Sure: and to get that we need to be getting growth coming from increases in total factor productivity (making more with the same resources, or making the same with fewer) not juist quantitative growth. The only way we’ve so far found to produce that sort of growth is in a market based economic system.

And a tax, certainly, one on emissions/carbon, but if you’ve got that then you don’t need the regulations as well.

Watchman: the survey of scientists isn’t quite as you describe it. It was a survey of 3,146 geoscientists (not 80). It was conducted by the University of Illinois (not a pressure group). It found that 90% of all scientists surveyed agreed that the climate is warming, and 82% agreed that this was affected by human activity. Within the sample, 97% of climatologists agreed that AGW is happening. The most ‘sceptical’ group was petroleum geologists (47% agreed that AGW is happening. AHAHAHAHA look at that.)

“Then we could stop relying on crap such as 95% of climate scientists believe in man-made global warming (I think that derives from a pressure group and a survey of about 60 scientists)”

Typically, the self declared “sceptic” can’t even be bothered to apply the teeniest amount of scepticism and fact check their own claims. Rowan is correct and you are consciously or unwittingly spreading lies. More important than the surveys is the volume of peer-reviewed articles that support AGW. Go to Skeptic Sciecne and subscribe to their daily emails listing climate articles. You will find out just how few peer reviewed scientific papers support the contrarian case.

I do hope you enjoyed Sir Paul Nurse on Horizon on Monday night.
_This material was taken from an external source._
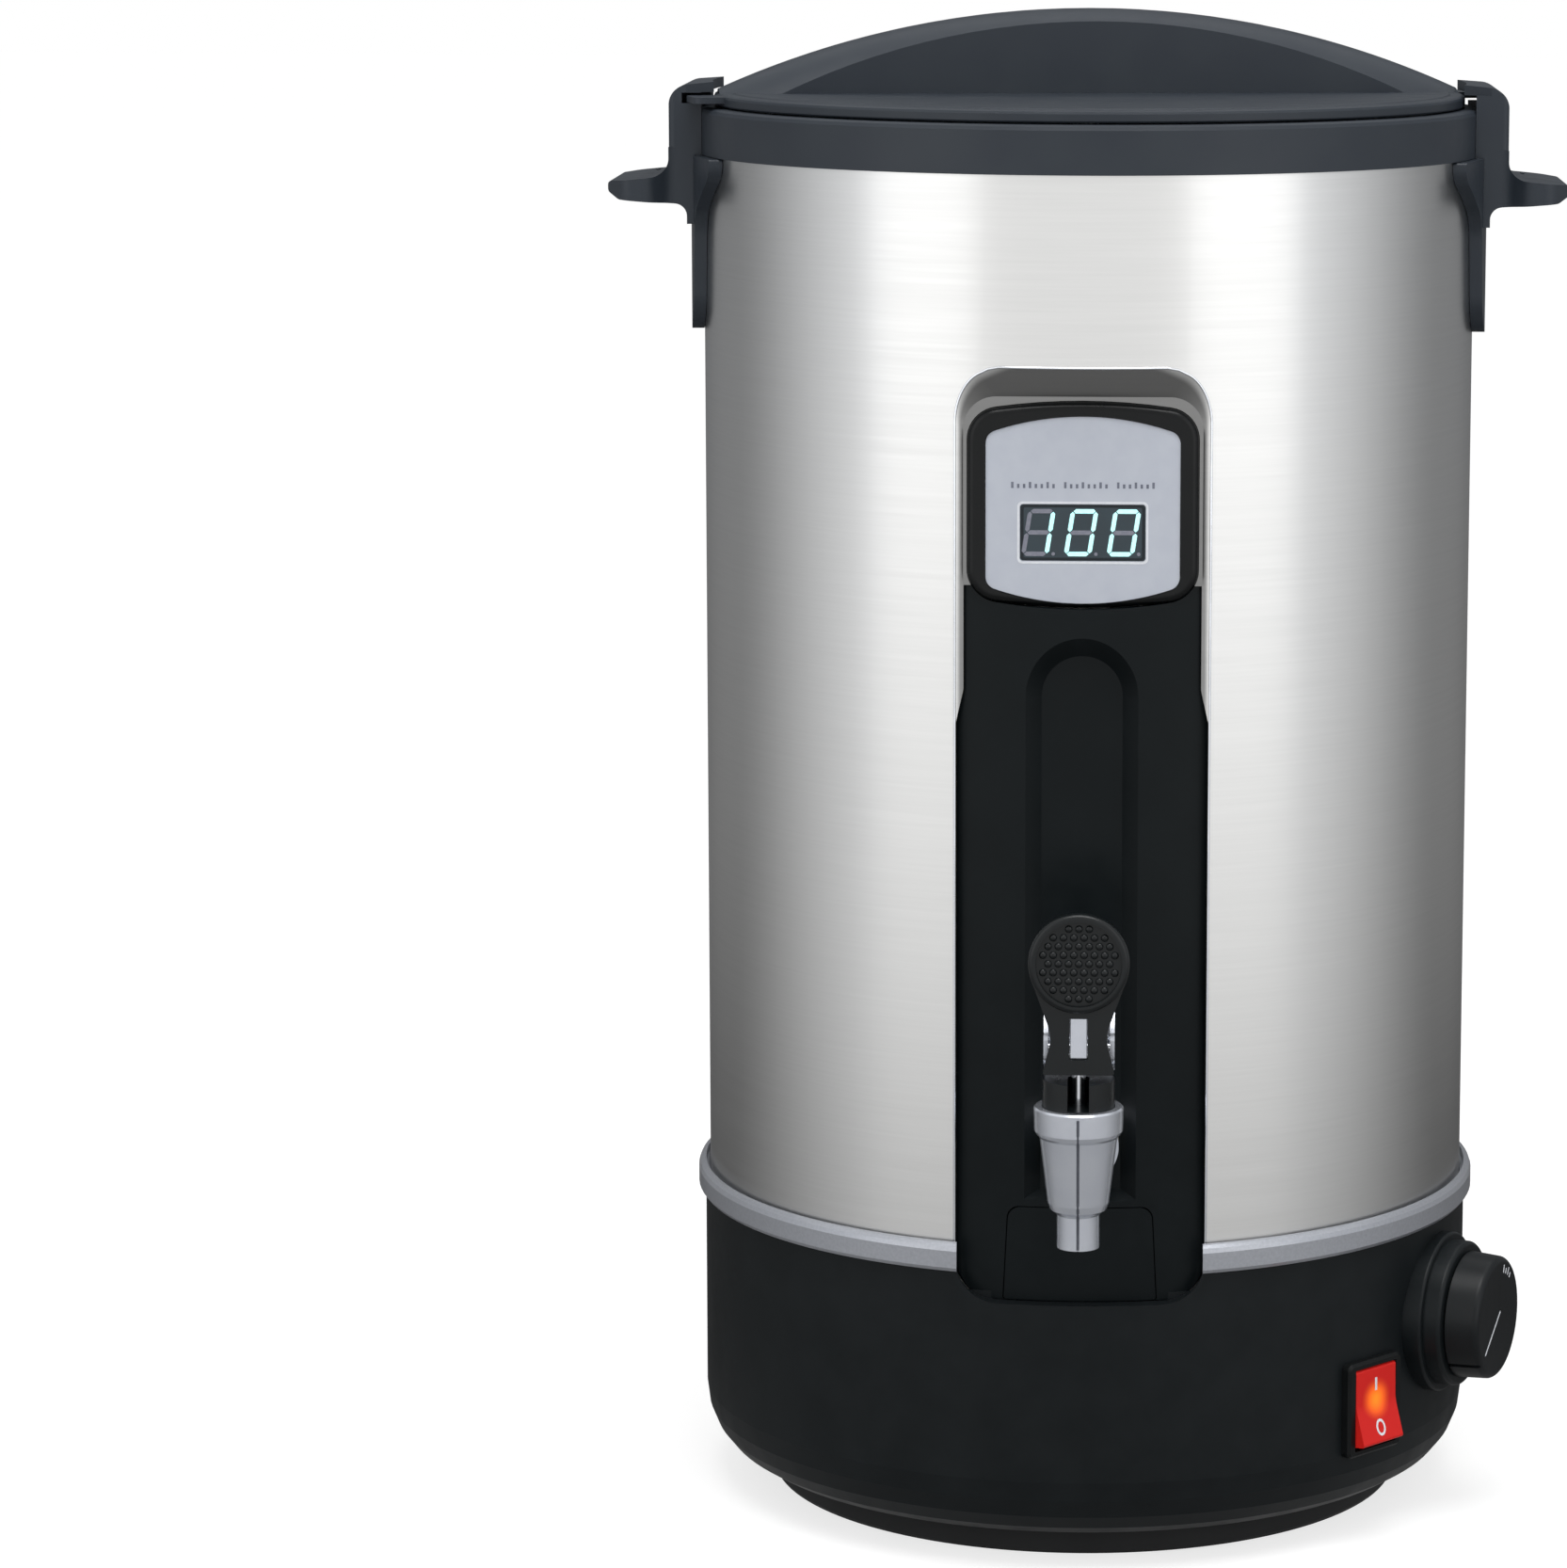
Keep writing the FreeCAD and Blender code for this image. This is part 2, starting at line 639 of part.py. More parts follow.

I certainly did.

“Realclimate is better in terms of being up-to-date, but they do ignore papers and findings which challenge their beliefs…”

Examples please.

“– more worringly for a blog, they censor comments which question postings…”

They censor posts that are abusive. Posts that are just inane, stupid, or crazy now go to the Bore Hole (previously they would have been moderated out for being inane, stupid or crazy):

http://www.realclimate.org/index.php/archives/category/the-bore-hole/

Take a look at the Bore Hole and tell us what scientific insights you find.